CAD and scene scripts:

☆ ☆ ☆ ☆

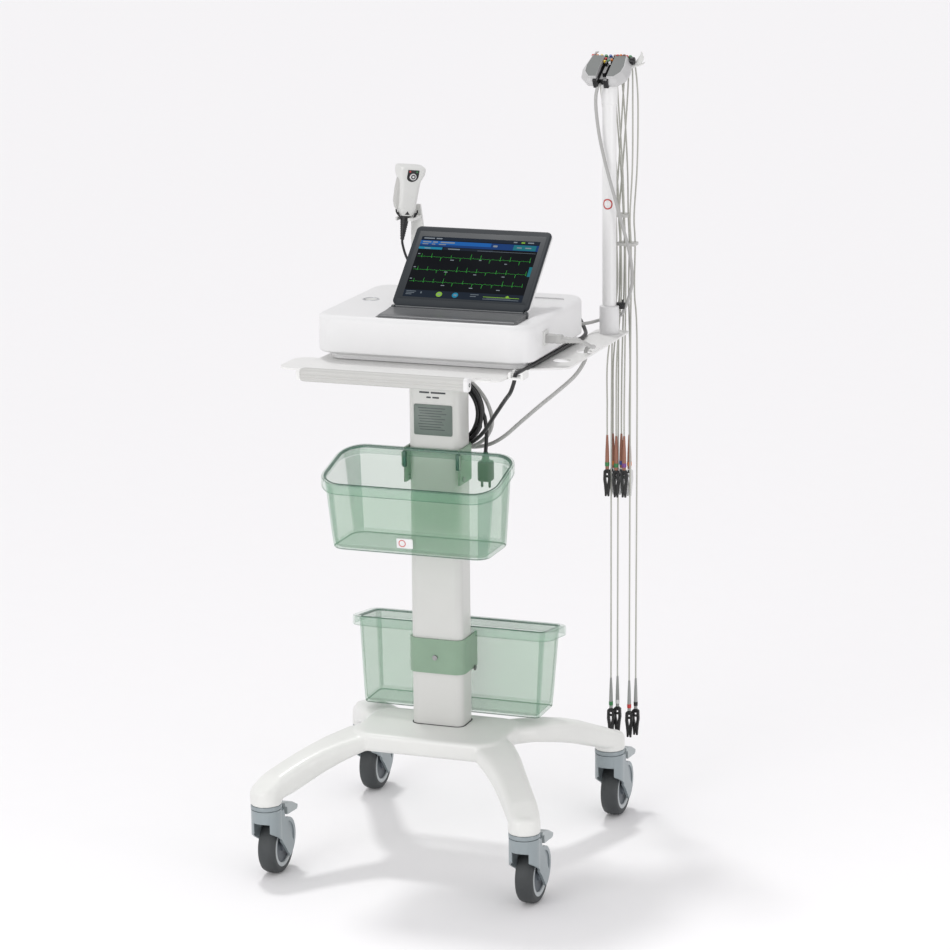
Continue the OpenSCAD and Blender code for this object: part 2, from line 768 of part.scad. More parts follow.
module module_horn() {
  color("white") sited() {
    hull() {
      translate([258, 304, 1370]) sphere(3, $fn = 32);
      translate([264, 306, 1364]) sphere(3, $fn = 32);
      translate([266, 306, 1392]) sphere(2.5, $fn = 32);
      translate([272, 308, 1370]) sphere(3, $fn = 32);
    }
    translate([250, 300, 1360]) cube([10, 8, 12]);
  }
}

// --- scanner ---

module in_scanner() {
  sited() translate(scanner_base) rotate([0, scanner_lean, 0])
    rotate([0, 0, scanner_turn]) children();
}

module scanner_stand() {
  color("gainsboro") sited() {
    translate([stand_x, stand_y - 13, tray_top]) block(44, 28, 6, 6);
    translate([stand_x, stand_y, 0]) intersection() {
      side_profile(26) polygon([[-17, tray_top + 5], [-9, tray_top + 5], [7, 1000], [5, 1060], [0, 1112],
        [-5, 1112], [0, 1058], [1, 1000]]);
      rotate([90, 0, 0]) translate([0, 0, -30]) linear_extrude(60)
        polygon([[-13, tray_top], [13, tray_top], [13, 1050], [7, 1112], [-9, 1112], [-13, 1060]]);
    }
    difference() {
      translate([scanner_base.x + 4, scanner_base.y + 7, fork_z]) block(36, 48, 5, 8);
      translate([scanner_base.x + 1.5, scanner_base.y - 2.5, fork_z - 5]) cylinder(r = 10.5, h = 20);
      translate([scanner_base.x - 9, scanner_base.y - 30, fork_z - 5]) cube([21, 28, 20]);
    }
  }
}

module scanner_body() {
  color("gainsboro") in_scanner() difference() {
    union() {
      hull() {
        translate([0, 0, -2]) block(34, 30, 1, 9, $fn = 32);
        translate([0, 0, 64]) block(40, 32, 1, 9, $fn = 32);
      }
      hull() {
        translate([0, 0, 62]) block(40, 32, 1, 9, $fn = 32);
        translate([0, -2, 74]) block(50, 40, 14, 9, $fn = 32);
      }
      translate([0, -3, -47]) cylinder(r1 = 4, r2 = 9, h = 47, $fn = 32);
    }
    translate([0, -30, 72]) rotate([-90, 0, 0]) cylinder(r = 6 + gap, h = 13.2);
  }
}

module scanner_trigger() {
  color("white") in_scanner() translate([0, -23.5, 72]) rotate([-90, 0, 0]) cylinder(r = 6, h = 5);
}

// --- cords and leads ---

function lead_route(lead) =
  let (plug_x = lead[0], comb_x = lead[1], comb_y = lead[2], low_x = lead[3], low_y = lead[4], low_z = lead[5]) [
    [plug_x, plug_y, plug_z], [plug_x, plug_y + 9, plug_z + 3], [plug_x + 3, plug_y + 17, plug_z - 14],
    [plug_x + 0.4 * (comb_x - plug_x) + lead_spread * (plug_x - 214), comb_y + 4, 1300],
    [plug_x + 0.8 * (comb_x - plug_x) + lead_spread * (plug_x - 214), comb_y + 2, 1190],
    [comb_x, comb_y, comb_top], [comb_x + 2, comb_y, comb_low], [comb_x + 1, max(comb_y, 326), 960],
    [low_x + 1, max(low_y, 326), 840], [low_x, low_y, low_z + 60], [low_x, low_y, low_z]];

module lead_wires() {
  color([0.75, 0.75, 0.7]) sited() for (lead = concat(chest_leads, limb_leads))
    tube_along(lead_route(lead), lead_d, 8, [1, 0, 0]);
}

module lead_clip(sleeve_l) {
  translate([0, 0, -sleeve_l]) cylinder(r1 = 2.2, r2 = 2.8, h = sleeve_l, $fn = 32);
  translate([-3, -4, -sleeve_l - clip_l]) cube([6, 8, clip_l]);
}

module lead_clips() {
  color("dimgray") sited() {
    for (lead = chest_leads) translate([lead[3], lead[4], lead[5]]) lead_clip(chest_sleeve);
    for (lead = limb_leads) translate([lead[3], lead[4], lead[5]]) lead_clip(limb_sleeve);
  }
}

module trunk_cable() { color("silver") sited() tube_along(smooth(trunk_route, 3), trunk_d, 8, [1, 0, 0]); }

module scanner_cord() { color("black") sited() tube_along(smooth(scanner_route, 2), 4.5, 8, [1, 0, 0]); }

module mains_cord() {
  color([0.1, 0.1, 0.1]) sited() {
    tube_along(smooth(mains_route, 3), mains_d, 8, [1, 0, 0]);
    tube_along(mains_tail, mains_d, 8, [1, 0, 0]);
  }
}

module mains_coil() {
  color([0.12, 0.12, 0.12]) sited() translate(coil_centre) rotate([90, 0, 0]) rotate_extrude()
    translate([coil_mid_r, 0]) rounded_rect(mains_d * coil_turns_h, mains_d * coil_turns_w, 3.4);
}

module mains_plug() {
  color([0.1, 0.1, 0.1]) sited() {
    translate([138, case_back - 5, 926]) cube([24, 36, 15]);
    translate([150, case_back + 31, 933.5]) rotate([-90, 0, 0]) cylinder(r1 = 6, r2 = 4, h = 20.5, $fn = 32);
    translate([64, 58, 664]) block(26, 26, 36, 6);
    translate([64, 58, 700]) cylinder(r1 = 8, r2 = 4, h = 16, $fn = 32);
    for (s = [-1, 1]) translate([64 + s * 7, 58, 652]) cylinder(r = 2.3, h = 13);
  }
}

module data_cord() { color("silver") sited() tube_along(smooth(data_route, 2), data_d, 8, [0, 0, 1]); }

module data_plug() {
  color("gainsboro") sited() {
    translate([case_w / 2 - 4, -15.5, 930.5]) cube([36, 15, 15]);
    translate([228, -8, 937]) rotate([0, 90, 0]) cylinder(r1 = 6, r2 = 4, h = 30, $fn = 32);
  }
}

base_frame();
column();
tray_bracket();
tray();
handle_grip();
handle_cap();
caster_stems();
fork(-1, -front_y);  // fork_front_left
fork(1, -front_y);  // fork_front_right
fork(-1, rear_y);  // fork_rear_left
fork(1, rear_y);  // fork_rear_right
axle(-1, -front_y);  // axle_front_left
axle(1, -front_y);  // axle_front_right
axle(-1, rear_y);  // axle_rear_left
axle(1, rear_y);  // axle_rear_right
wheel(-1, -front_y);  // wheel_front_left
wheel(1, -front_y);  // wheel_front_right
wheel(-1, rear_y);  // wheel_rear_left
wheel(1, rear_y);  // wheel_rear_right
pedal(-1, -front_y);  // pedal_front_left
pedal(1, -front_y);  // pedal_front_right
pedal(-1, rear_y);  // pedal_rear_left
pedal(1, rear_y);  // pedal_rear_right
upper_basket();
upper_clamp();
lower_basket();
lower_clamp();
clamp_screws();
cord_hook();
case_cover();
case_base();
case_feet();
main_board();
battery();
power_button();
patient_socket();
mains_inlet();
earth_stud();
hinge_strip();
hinge_pin();
screen_frame();
screen_back();
display_panel();
pole();
pole_collar();
lead_module();
module_core();
module_horn();
scanner_stand();
scanner_body();
scanner_trigger();
trunk_cable();
lead_wires();
lead_clips();
scanner_cord();
mains_cord();
mains_coil();
mains_plug();
data_cord();
data_plug();
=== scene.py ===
import math
import random

import bmesh
import bpy
from mathutils import Matrix, Vector


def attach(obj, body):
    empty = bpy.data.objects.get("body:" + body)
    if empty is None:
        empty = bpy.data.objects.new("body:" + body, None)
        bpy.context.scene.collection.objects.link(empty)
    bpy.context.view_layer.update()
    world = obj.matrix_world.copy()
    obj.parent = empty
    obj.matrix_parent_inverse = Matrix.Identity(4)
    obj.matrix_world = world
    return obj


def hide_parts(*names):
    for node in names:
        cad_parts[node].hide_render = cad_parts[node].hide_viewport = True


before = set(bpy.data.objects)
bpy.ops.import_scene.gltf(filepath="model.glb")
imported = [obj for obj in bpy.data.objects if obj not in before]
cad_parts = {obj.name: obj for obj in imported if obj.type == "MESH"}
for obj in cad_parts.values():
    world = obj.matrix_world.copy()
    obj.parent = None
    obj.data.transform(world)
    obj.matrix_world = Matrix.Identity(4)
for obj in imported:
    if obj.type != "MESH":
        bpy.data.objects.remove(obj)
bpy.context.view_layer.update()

OX, OY = -5.75, -24.1   # the column axis in the part's frame; shapes are drawn round it, all in mm
scene = bpy.context.scene


def point(v):
    """A point drawn in mm round the column axis, in metres in the part's frame."""
    return Vector(((v[0] + OX) / 1000, (v[1] + OY) / 1000, v[2] / 1000))


# ---- camera
cam_data = bpy.data.cameras.new("camera")
cam = bpy.data.objects.new("camera", cam_data)
scene.collection.objects.link(cam)
cam_data.sensor_width = 36
cam_data.lens = 128.47
cam_data.clip_end = 60
right = Vector((0.94153501, 0.33680829, -0.00848542))
up = Vector((-0.07086316, 0.2225919, 0.9723329))
back = Vector((0.32937856, -0.91488416, 0.23344536))
turn = Matrix((right, up, back)).transposed()
cam.matrix_world = Matrix.Translation(point((1997.0, -5366.9, 2057.0))) @ turn.to_4x4()
scene.camera = cam


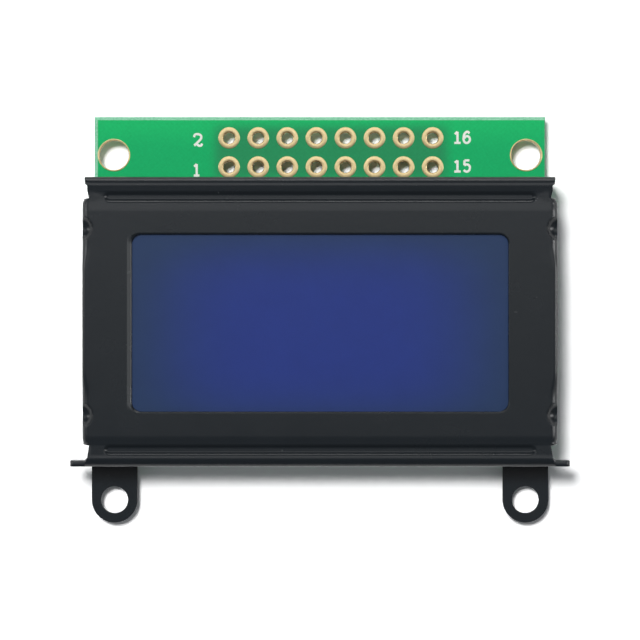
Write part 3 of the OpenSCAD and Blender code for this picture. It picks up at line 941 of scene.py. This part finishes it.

☆ ☆ ☆ ☆

Retype only this portion of the data above: the line containing "base_frame();", the line containing "obj.parent = None", and all lines between them, exactly.

base_frame();
column();
tray_bracket();
tray();
handle_grip();
handle_cap();
caster_stems();
fork(-1, -front_y);  // fork_front_left
fork(1, -front_y);  // fork_front_right
fork(-1, rear_y);  // fork_rear_left
fork(1, rear_y);  // fork_rear_right
axle(-1, -front_y);  // axle_front_left
axle(1, -front_y);  // axle_front_right
axle(-1, rear_y);  // axle_rear_left
axle(1, rear_y);  // axle_rear_right
wheel(-1, -front_y);  // wheel_front_left
wheel(1, -front_y);  // wheel_front_right
wheel(-1, rear_y);  // wheel_rear_left
wheel(1, rear_y);  // wheel_rear_right
pedal(-1, -front_y);  // pedal_front_left
pedal(1, -front_y);  // pedal_front_right
pedal(-1, rear_y);  // pedal_rear_left
pedal(1, rear_y);  // pedal_rear_right
upper_basket();
upper_clamp();
lower_basket();
lower_clamp();
clamp_screws();
cord_hook();
case_cover();
case_base();
case_feet();
main_board();
battery();
power_button();
patient_socket();
mains_inlet();
earth_stud();
hinge_strip();
hinge_pin();
screen_frame();
screen_back();
display_panel();
pole();
pole_collar();
lead_module();
module_core();
module_horn();
scanner_stand();
scanner_body();
scanner_trigger();
trunk_cable();
lead_wires();
lead_clips();
scanner_cord();
mains_cord();
mains_coil();
mains_plug();
data_cord();
data_plug();
=== scene.py ===
import math
import random

import bmesh
import bpy
from mathutils import Matrix, Vector


def attach(obj, body):
    empty = bpy.data.objects.get("body:" + body)
    if empty is None:
        empty = bpy.data.objects.new("body:" + body, None)
        bpy.context.scene.collection.objects.link(empty)
    bpy.context.view_layer.update()
    world = obj.matrix_world.copy()
    obj.parent = empty
    obj.matrix_parent_inverse = Matrix.Identity(4)
    obj.matrix_world = world
    return obj


def hide_parts(*names):
    for node in names:
        cad_parts[node].hide_render = cad_parts[node].hide_viewport = True


before = set(bpy.data.objects)
bpy.ops.import_scene.gltf(filepath="model.glb")
imported = [obj for obj in bpy.data.objects if obj not in before]
cad_parts = {obj.name: obj for obj in imported if obj.type == "MESH"}
for obj in cad_parts.values():
    world = obj.matrix_world.copy()
    obj.parent = None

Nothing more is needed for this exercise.